Exercise goal ▸ Starting at the line that has "low = Vector((0, 0, BAR_TOP_HEIGHT" and stopping after the line that has "for node in", reproduce the listing below exactly; omit everything else.

Data segment ▸
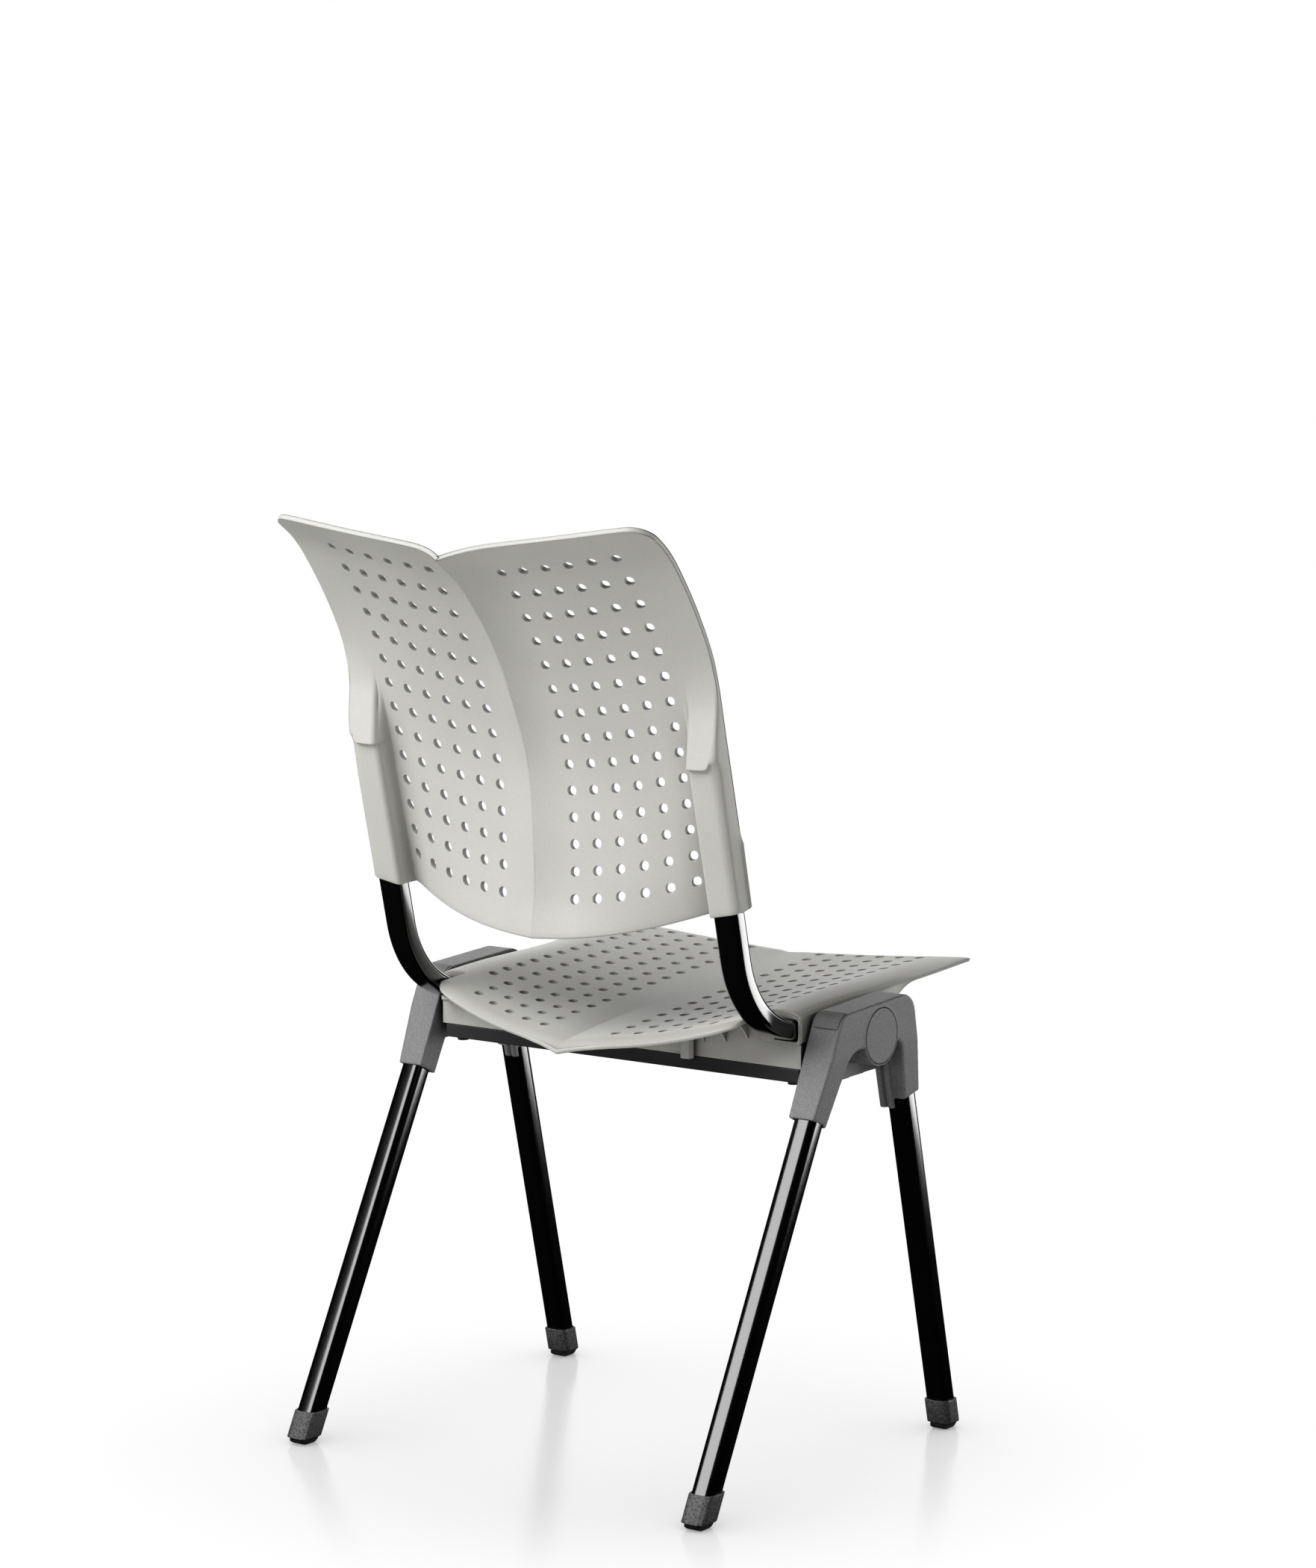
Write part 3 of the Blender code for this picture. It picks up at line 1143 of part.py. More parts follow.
def make_hub(side):
    """Side hub: rounded body, arch with its web, disc boss, bush bore and leg sleeves."""
    hub = plate("hub", rounded_outline(hub_corners()), side * HUB_INNER, side * HUB_OUTER)
    mesh = bmesh.new()
    mesh.from_mesh(hub.data)
    whole = mesh.verts[:] + mesh.edges[:] + mesh.faces[:]
    bend = Vector((0, 0, HUB_TAPER_HEIGHT))
    bmesh.ops.bisect_plane(mesh, geom=whole, plane_co=bend, plane_no=Vector((0, 0, 1)))
    for vert in mesh.verts:
        if abs(vert.co.x) > (HUB_INNER + HUB_OUTER) / 2 and vert.co.z < HUB_TAPER_HEIGHT:
            vert.co.x -= side * (HUB_TAPER_HEIGHT - vert.co.z) * HUB_TAPER
    mesh.to_mesh(hub.data)
    mesh.free()

    def outer_edge(edge):
        faces = [abs(face.normal.x) > 0.9 for face in edge.link_faces]
        away = all(abs(vert.co.x) > (HUB_INNER + HUB_OUTER) / 2 for vert in edge.verts)
        return faces.count(True) == 1 and away

    soften(hub, HUB_EDGE, 2, outer_edge)
    corners = hub_corners()
    web = [
        (leg_reach(False, AXIS_HEIGHT), ARCH_HEIGHT + HUB_EDGE),
        (leg_reach(False, WEB_REAR_HEIGHT), WEB_REAR_HEIGHT),
        (corners[4][0] / 2, WEB_REAR_HEIGHT),
        (leg_reach(True, WEB_FRONT_HEIGHT), WEB_FRONT_HEIGHT),
        (leg_reach(True, AXIS_HEIGHT), ARCH_HEIGHT + HUB_EDGE),
    ]
    inner = HUB_INNER + WEB_INSET
    join(hub, plate("web", web, side * inner, side * (inner + HUB_WEB)))
    axis, out = Vector((0, 0, AXIS_HEIGHT)), Vector((side, 0, 0))
    rim = DISC_RADIUS + DISC_RIM
    face = HUB_OUTER + DISC_RIM_PROUD
    join(hub, round_bar("boss", axis, rim, inner + WEB_INSET, face, out, DISC_FACETS))
    seat = DISC_RADIUS + FIT_GAP
    floor, over = HUB_OUTER - DISC_DEPTH, face + CUT_OVERRUN
    cut(hub, round_bar("recess", axis, seat, floor, over, out, DISC_FACETS))
    bore = SHAFT_RADIUS + BUSH_WALL + 2 * FIT_GAP
    start, stop = HUB_INNER - CUT_OVERRUN, HUB_OUTER - DISC_DEPTH / 2
    cut(hub, round_bar("bore", axis, bore, start, stop, out, SHAFT_FACETS))
    for front in (False, True):
        low = sleeve_frame(front)[1] - LEG_DEPTH
        high = sleeve_frame(front)[3] + FIT_GAP
        cut(hub, leg_solid("socket", side, front, low, high, FIT_GAP))
    for place in (0, 1):
        join(hub, make_lobe(side, place))
    outline, spread = stack_pad_outline(FIT_GAP)
    ends = [side * (place + grow) for place, grow in zip(spread, (-FIT_GAP, FIT_GAP))]
    cut(hub, plate("pad_seat", outline, *ends))
    return hub


def make_lobe(side, place):
    """Rounded rib down the rear of the front sleeve, a little longer than the sleeve."""
    lean = -FRONT_LEG_LEAN
    low = FRONT_SLEEVE_HEIGHT - LEG_DEPTH / 4 - LOBE_DROP
    high = ARCH_HEIGHT - ARCH_FRONT_RADIUS
    back = (LEG_DEPTH / 2 + 2 * FIT_GAP) / cos(lean) + LOBE_RADIUS
    width = LOBE_RADIUS * 2.3
    rings = []
    for height in (low, high):
        centre = Vector((
            side * (HUB_INNER + LOBE_RADIUS + FIT_GAP + place * width),
            leg_reach(True, height) + back,
            height,
        ))
        turns = [2 * pi * k / 12 for k in range(12)]
        rings.append([
            centre + Vector((cos(turn), sin(turn), 0)) * LOBE_RADIUS for turn in turns
        ])
    return loft("lobe", rings)


def stack_pad_outline(margin):
    """Side outline of the ribbed pad let into the hub's rear shoulder, and its width."""
    corners = hub_corners()
    centre, start, end = corner_arc(
        corners[0][:2], corners[1][:2], corners[2][:2], HUB_TOP_REAR_RADIUS
    )
    first = atan2(start.y - centre.y, start.x - centre.x) - STACK_PAD_START
    low = HUB_TOP_REAR_RADIUS - STACK_PAD_THICKNESS - margin
    spread = margin / HUB_TOP_REAR_RADIUS
    steps = 2 * STACK_PAD_RIB_COUNT
    outer = []
    for step in range(steps + 1):
        turn = first + spread - (STACK_PAD_END + 2 * spread) * step / steps
        crest = HUB_TOP_REAR_RADIUS + FIT_GAP * (1 if step % 2 else 0)
        crest = crest if not margin else HUB_TOP_REAR_RADIUS + CUT_OVERRUN
        outer.append((centre.x + crest * cos(turn), centre.y + crest * sin(turn)))
    inner = []
    for step in range(0, steps + 1, 2):
        turn = first + spread - (STACK_PAD_END + 2 * spread) * step / steps
        inner.append((centre.x + low * cos(turn), centre.y + low * sin(turn)))
    across = (HUB_INNER + STACK_PAD_MARGIN, HUB_OUTER - STACK_PAD_MARGIN)
    return outer + list(reversed(inner)), across


def make_stack_pad(side):
    """Ribbed pad on which the next chair rests when chairs are stacked."""
    outline, spread = stack_pad_outline(0)
    return plate("stack_pad", outline, side * spread[0], side * spread[1])


def make_pivot_cap(side):
    """Round cover disc over the end of the tilt shaft."""
    axis, out = Vector((0, 0, AXIS_HEIGHT)), Vector((side, 0, 0))
    start, end = HUB_OUTER - DISC_DEPTH + FIT_GAP, HUB_OUTER + DISC_PROUD
    cap = round_bar("pivot_cap", axis, DISC_RADIUS, start, end, out, DISC_FACETS)

    def rim(edge):
        flat = [abs(face.normal.x) > 0.9 for face in edge.link_faces]
        return flat.count(True) == 1 and all(abs(vert.co.x) > HUB_OUTER for vert in edge.verts)

    return soften(cap, DISC_PROUD, 1, rim)


def make_pivot_bush(side):
    """Bush in the hub that carries the tilt shaft and springs the seat back."""
    axis, out = Vector((0, 0, AXIS_HEIGHT)), Vector((side, 0, 0))
    radius = SHAFT_RADIUS + BUSH_WALL + FIT_GAP
    start, end = HUB_INNER + WEB_INSET, HUB_OUTER - DISC_DEPTH - FIT_GAP
    bush = round_bar("pivot_bush", axis, radius, start, end, out, SHAFT_FACETS)
    bore = SHAFT_RADIUS + FIT_GAP
    ends = (start - CUT_OVERRUN, end + CUT_OVERRUN)
    return cut(bush, round_bar("bore", axis, bore, *ends, out, SHAFT_FACETS))


# Legs and feet


def make_leg(side, front):
    """Straight leg tube from the hub sleeve down into its foot."""
    low, high = FOOT_BOTTOM + FOOT_FLOOR + FIT_GAP, sleeve_frame(front)[3]
    outer = leg_rings(side, front, low, high, 0)
    inner = leg_rings(side, front, low, high, -TUBE_WALL)
    return hollow_loft("leg", outer, inner)


def make_foot(side, front):
    """Foot boot with a blind pocket for the leg's end."""
    foot = leg_solid("foot", side, front, FOOT_BOTTOM, FOOT_TOP, FOOT_WALL)
    low, high = FOOT_BOTTOM + FOOT_FLOOR, FOOT_TOP + CUT_OVERRUN
    return cut(foot, leg_solid("pocket", side, front, low, high, FIT_GAP))


def make_sole(side, front):
    """Rocker sole under a foot, flat where it stands on the floor."""
    centre = leg_reach(front, FOOT_BOTTOM)
    top = FOOT_BOTTOM - FIT_GAP
    half, flat = SOLE_LENGTH / 2, SOLE_FLAT / 2
    lift = top - SOLE_THICKNESS * 0.5
    lower = []
    for step in range(SOLE_STEPS + 1):
        share = step / SOLE_STEPS
        lower.append((centre + flat + (half - flat) * share, lift * share * share))
    mirrored = [(2 * centre - reach, height) for reach, height in reversed(lower)]
    outline = mirrored + lower + [(centre + half, top), (centre - half, top)]
    middle = side * LEG_OFFSET
    return plate("sole", outline, middle - SOLE_WIDTH / 2, middle + SOLE_WIDTH / 2)


# Finishes


def make_material(name, colour, roughness, metallic):
    """Plain material with one colour."""
    material = bpy.data.materials.new(name)
    material.use_nodes = True
    shader = material.node_tree.nodes["Principled BSDF"]
    shader.inputs["Base Color"].default_value = (*colour, 1.0)
    shader.inputs["Roughness"].default_value = roughness
    shader.inputs["Metallic"].default_value = metallic
    return material


def make_materials():
    """Finishes of the chair by name."""
    finishes = {
        "shell_plastic": ((0.60, 0.60, 0.57), 0.60, 0.0),
        "hub_plastic": ((0.13, 0.13, 0.13), 0.55, 0.0),
        "black_enamel": ((0.012, 0.012, 0.013), 0.12, 0.0),
        "carrier_steel": ((0.035, 0.035, 0.037), 0.45, 0.0),
        "arm_alloy": ((0.050, 0.050, 0.052), 0.50, 0.0),
        "shaft_steel": ((0.55, 0.55, 0.56), 0.30, 1.0),
        "screw_steel": ((0.10, 0.10, 0.11), 0.35, 1.0),
        "bush_rubber": ((0.03, 0.03, 0.03), 0.80, 0.0),
        "foot_plastic": ((0.06, 0.06, 0.06), 0.60, 0.0),
        "sole_rubber": ((0.02, 0.02, 0.02), 0.75, 0.0),
    }
    return {name: make_material(name, *values) for name, values in finishes.items()}


# Assembly


def clear_scene():
    """Start from an empty scene."""
    for thing in list(bpy.data.objects):
        bpy.data.objects.remove(thing)


def make_empty(name, place, parent):
    """Empty that carries a group of pieces."""
    empty = bpy.data.objects.new(name, None)
    bpy.context.scene.collection.objects.link(empty)
    empty.parent = parent
    empty.location = place
    return empty


def settle(thing, name, material, parent, height, sharp=35):
    """Name a finished piece, give it its material and hang it on its parent."""
    thing.name = name
    thing.data.name = name
    thing.data.transform(Matrix.Translation((0, 0, -height)))
    thing.data.materials.clear()
    thing.data.materials.append(material)
    thing.data.shade_smooth()
    thing.data.set_sharp_from_angle(angle=radians(sharp))
    thing.parent = parent
    thing.location = (0, 0, 0)
    return thing


def build_chair():
    """Build every piece and hang it on the frame or on the tilting carrier."""
    clear_scene()
    finish = make_materials()
    frame = make_empty("chair_frame", (0, -CENTRING_SHIFT, 0), None)
    tilt = make_empty("seat_tilt_axis", (0, 0, AXIS_HEIGHT), frame)

    def fixed(thing, name, material):
        settle(thing, name, finish[material], frame, 0)

    def tilting(thing, name, material):
        settle(thing, name, finish[material], tilt, AXIS_HEIGHT)

    for side, word in ((-1, "right"), (1, "left")):
        fixed(make_hub(side), f"hub_{word}", "hub_plastic")
        fixed(make_pivot_cap(side), f"pivot_cap_{word}", "hub_plastic")
        fixed(make_pivot_bush(side), f"pivot_bush_{word}", "bush_rubber")
        fixed(make_stack_pad(side), f"stack_pad_{word}", "hub_plastic")
        for front, place in ((True, "front"), (False, "rear")):
            fixed(make_leg(side, front), f"leg_{place}_{word}", "black_enamel")
            fixed(make_foot(side, front), f"foot_{place}_{word}", "foot_plastic")
            fixed(make_sole(side, front), f"sole_{place}_{word}", "sole_rubber")
        tilting(make_upright(side), f"upright_{word}", "black_enamel")
        tilting(make_pivot_arm(side), f"pivot_arm_{word}", "arm_alloy")
        tilting(make_pivot_shaft(side), f"pivot_shaft_{word}", "shaft_steel")
    tilting(make_back_shell(), "back_shell", "shell_plastic")
    tilting(make_seat_shell(), "seat_shell", "shell_plastic")
    tilting(make_rear_housing(), "rear_housing", "shell_plastic")
    tilting(make_cross_bar(), "cross_bar", "carrier_steel")
    low = Vector((0, 0, BAR_TOP_HEIGHT - BAR_THICKNESS))
    words = ("right_front", "right_rear", "left_front", "left_rear")
    for word, place in zip(words, bar_screw_places()):
        screw = make_screw(
            place + low, BAR_SCREW_RADIUS, BAR_SCREW_LENGTH, BAR_SCREW_HEAD_RADIUS,
            BAR_SCREW_HEAD,
        )
        tilting(screw, f"bar_screw_{word}", "screw_steel")
    length = underside([BOSS_OFFSET], [BOSS_REACH]) + BOSS_SCREW_BITE - BOSS_BOTTOM_HEIGHT
    for side, word in ((-1, "right"), (1, "left")):
        place = Vector((side * BOSS_OFFSET, BOSS_REACH, BOSS_BOTTOM_HEIGHT))
        screw = make_screw(
            place, BOSS_SCREW_RADIUS, length, BOSS_SCREW_HEAD_RADIUS, BOSS_SCREW_HEAD
        )
        tilting(screw, f"housing_screw_{word}", "screw_steel")


if __name__ == "__main__":
    build_chair()
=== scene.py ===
import json
from math import cos, pi, radians, sin, sqrt, tan

import bpy
from bpy.props import FloatProperty, FloatVectorProperty, IntProperty, PointerProperty
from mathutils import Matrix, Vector


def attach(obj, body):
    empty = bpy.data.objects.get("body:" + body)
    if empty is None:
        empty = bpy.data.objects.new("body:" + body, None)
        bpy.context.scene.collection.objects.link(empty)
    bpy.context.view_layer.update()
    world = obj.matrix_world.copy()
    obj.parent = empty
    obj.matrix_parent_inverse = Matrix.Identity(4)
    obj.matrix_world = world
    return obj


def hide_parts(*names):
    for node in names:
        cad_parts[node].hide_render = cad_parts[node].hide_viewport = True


bl_info = {
    "name": "Conference chair",
    "version": (1, 0, 0),
    "blender": (4, 5, 0),
    "location": "View3D > Sidebar > Chair",
    "description": "Finishes a stacking conference chair over its packed frame",
    "category": "Add Mesh",
}

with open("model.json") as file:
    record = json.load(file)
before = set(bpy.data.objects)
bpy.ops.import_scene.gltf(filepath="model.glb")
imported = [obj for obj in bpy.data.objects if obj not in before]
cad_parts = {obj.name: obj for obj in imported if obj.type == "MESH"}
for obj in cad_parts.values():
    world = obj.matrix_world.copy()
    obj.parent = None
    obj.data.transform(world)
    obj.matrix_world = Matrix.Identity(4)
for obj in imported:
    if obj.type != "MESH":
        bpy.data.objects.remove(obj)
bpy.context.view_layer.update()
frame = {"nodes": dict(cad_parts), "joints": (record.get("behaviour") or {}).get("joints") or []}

BASE = "base"
TILTING = "seat_unit"
SIDES = ((-1, "right"), (1, "left"))

# The tilt axis; reach is counted rearward from it
AXIS = Vector(frame["joints"][0]["pos_m"])

# Perforation; the shares are of a hole's cell
FIRST_COLUMN = 0.0411
COLUMN_PITCH = 0.02375
HOLE_COLUMNS = 6
HOLE_CELL = 0.0076
OPEN_SHARE = 0.6
INSET_SHARE = 0.25
NEAR_SHARE = 0.95
CURVE_GAIN = 1.075

# The flat sheet that each shell starts as, and the step that measures a slope
SHEET_WALL = 0.001
CREASE_LINES = (0.0025, 0.011, 0.022)
CREASE_ROUNDING = 0.7
FLAT = 0.00001
PROBE = 0.0005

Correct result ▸
    low = Vector((0, 0, BAR_TOP_HEIGHT - BAR_THICKNESS))
    words = ("right_front", "right_rear", "left_front", "left_rear")
    for word, place in zip(words, bar_screw_places()):
        screw = make_screw(
            place + low, BAR_SCREW_RADIUS, BAR_SCREW_LENGTH, BAR_SCREW_HEAD_RADIUS,
            BAR_SCREW_HEAD,
        )
        tilting(screw, f"bar_screw_{word}", "screw_steel")
    length = underside([BOSS_OFFSET], [BOSS_REACH]) + BOSS_SCREW_BITE - BOSS_BOTTOM_HEIGHT
    for side, word in ((-1, "right"), (1, "left")):
        place = Vector((side * BOSS_OFFSET, BOSS_REACH, BOSS_BOTTOM_HEIGHT))
        screw = make_screw(
            place, BOSS_SCREW_RADIUS, length, BOSS_SCREW_HEAD_RADIUS, BOSS_SCREW_HEAD
        )
        tilting(screw, f"housing_screw_{word}", "screw_steel")


if __name__ == "__main__":
    build_chair()
=== scene.py ===
import json
from math import cos, pi, radians, sin, sqrt, tan

import bpy
from bpy.props import FloatProperty, FloatVectorProperty, IntProperty, PointerProperty
from mathutils import Matrix, Vector


def attach(obj, body):
    empty = bpy.data.objects.get("body:" + body)
    if empty is None:
        empty = bpy.data.objects.new("body:" + body, None)
        bpy.context.scene.collection.objects.link(empty)
    bpy.context.view_layer.update()
    world = obj.matrix_world.copy()
    obj.parent = empty
    obj.matrix_parent_inverse = Matrix.Identity(4)
    obj.matrix_world = world
    return obj


def hide_parts(*names):
    for node in names:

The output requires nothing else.